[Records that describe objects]

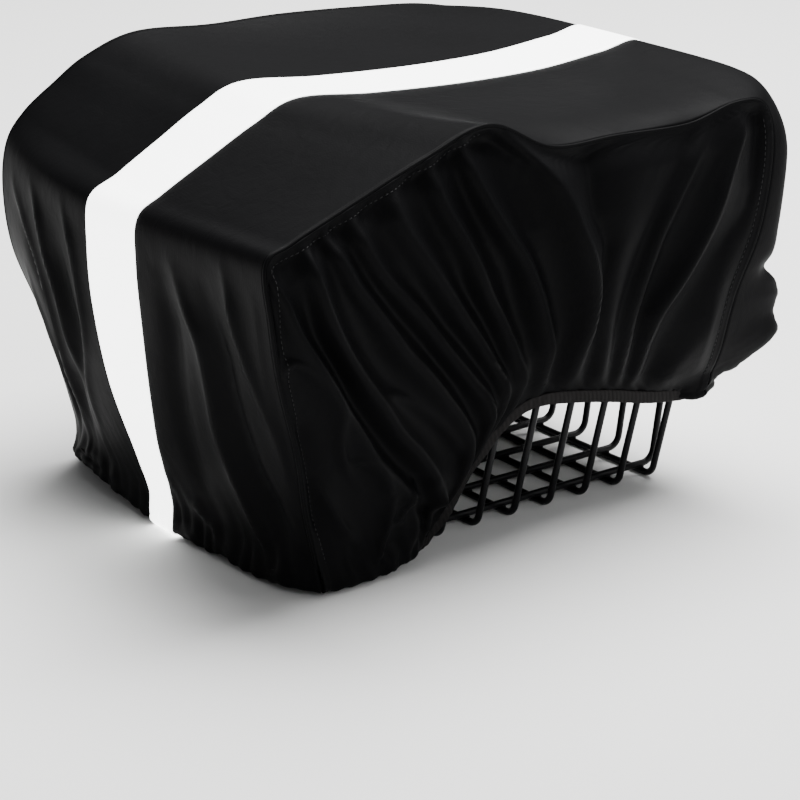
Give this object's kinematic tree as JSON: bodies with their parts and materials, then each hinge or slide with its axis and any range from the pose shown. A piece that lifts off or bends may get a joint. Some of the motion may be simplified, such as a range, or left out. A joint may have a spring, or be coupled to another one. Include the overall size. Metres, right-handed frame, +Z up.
{
  "type": "bicycle basket rain cover on a wire bicycle basket",
  "caption": "Coated fabric rain cover with piped seams, a broad reflective tape and a bound hem, draped over an open wire bicycle basket that holds it up.",
  "frame": {"origin": "centre of the bounding box on the plane under the basket floor", "axes": "+X to the front of the bicycle, +Y to its left side, +Z up"},
  "size_m": [0.3614, 0.3284, 0.2477],
  "materials": {
    "wire": "black plastic-coated steel wire, satin",
    "cloth": "black coated woven polyester with a soft sheen",
    "binding": "black woven elastic binding, matte",
    "strip": "white reflective tape, smooth"
  },
  "bodies": {
    "root": {"cross_wire_1": "wire", "cross_wire_2": "wire", "cross_wire_3": "wire", "cross_wire_4": "wire", "cross_wire_5": "wire", "cross_wire_6": "wire", "cross_wire_7": "wire", "cross_wire_8": "wire", "cross_wire_9": "wire", "cross_wire_10": "wire", "long_wire_1": "wire", "long_wire_2": "wire", "long_wire_3": "wire", "long_wire_4": "wire", "long_wire_5": "wire", "long_wire_6": "wire", "long_wire_7": "wire", "rim_wire": "wire", "centre_panel": "cloth", "side_panel_right": "cloth", "side_panel_left": "cloth", "piping_right": "cloth", "piping_left": "cloth", "reflective_strip": "strip", "hem_binding": "binding"}
  },
  "joints": []
}
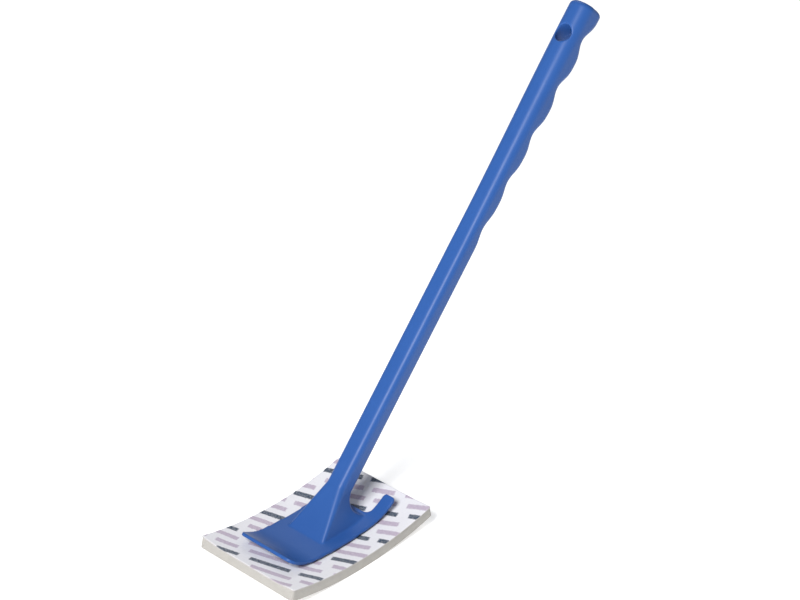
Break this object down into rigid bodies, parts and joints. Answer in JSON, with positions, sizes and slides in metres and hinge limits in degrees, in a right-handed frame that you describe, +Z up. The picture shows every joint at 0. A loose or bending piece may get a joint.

§ Written task
Quote the whole listing above, leaving nothing out.

§ Answer below
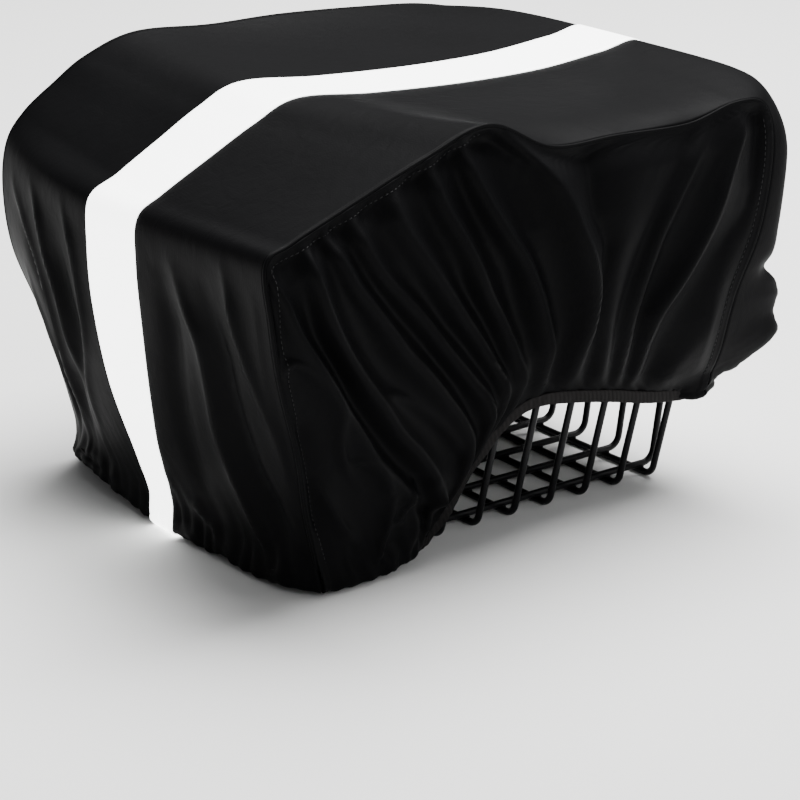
Give this object's kinematic tree as JSON: bodies with their parts and materials, then each hinge or slide with its axis and any range from the pose shown. A piece that lifts off or bends may get a joint. Some of the motion may be simplified, such as a range, or left out. A joint may have a spring, or be coupled to another one. Include the overall size. Metres, right-handed frame, +Z up.
{
  "type": "bicycle basket rain cover on a wire bicycle basket",
  "caption": "Coated fabric rain cover with piped seams, a broad reflective tape and a bound hem, draped over an open wire bicycle basket that holds it up.",
  "frame": {"origin": "centre of the bounding box on the plane under the basket floor", "axes": "+X to the front of the bicycle, +Y to its left side, +Z up"},
  "size_m": [0.3614, 0.3284, 0.2477],
  "materials": {
    "wire": "black plastic-coated steel wire, satin",
    "cloth": "black coated woven polyester with a soft sheen",
    "binding": "black woven elastic binding, matte",
    "strip": "white reflective tape, smooth"
  },
  "bodies": {
    "root": {"cross_wire_1": "wire", "cross_wire_2": "wire", "cross_wire_3": "wire", "cross_wire_4": "wire", "cross_wire_5": "wire", "cross_wire_6": "wire", "cross_wire_7": "wire", "cross_wire_8": "wire", "cross_wire_9": "wire", "cross_wire_10": "wire", "long_wire_1": "wire", "long_wire_2": "wire", "long_wire_3": "wire", "long_wire_4": "wire", "long_wire_5": "wire", "long_wire_6": "wire", "long_wire_7": "wire", "rim_wire": "wire", "centre_panel": "cloth", "side_panel_right": "cloth", "side_panel_left": "cloth", "piping_right": "cloth", "piping_left": "cloth", "reflective_strip": "strip", "hem_binding": "binding"}
  },
  "joints": []
}
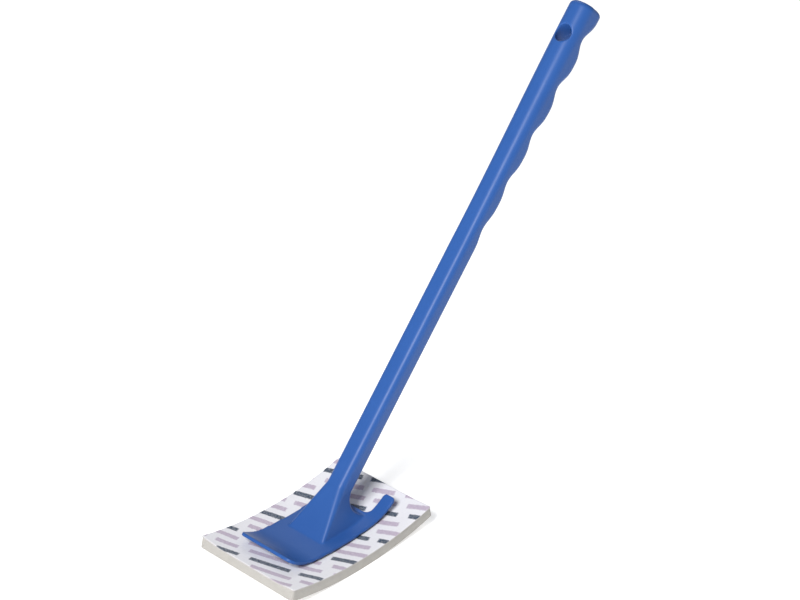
Break this object down into rigid bodies, parts and joints. Answer in JSON, with positions, sizes and slides in metres and hinge limits in degrees, in a right-handed frame that you describe, +Z up. The picture shows every joint at 0. A loose or bending piece may get a joint.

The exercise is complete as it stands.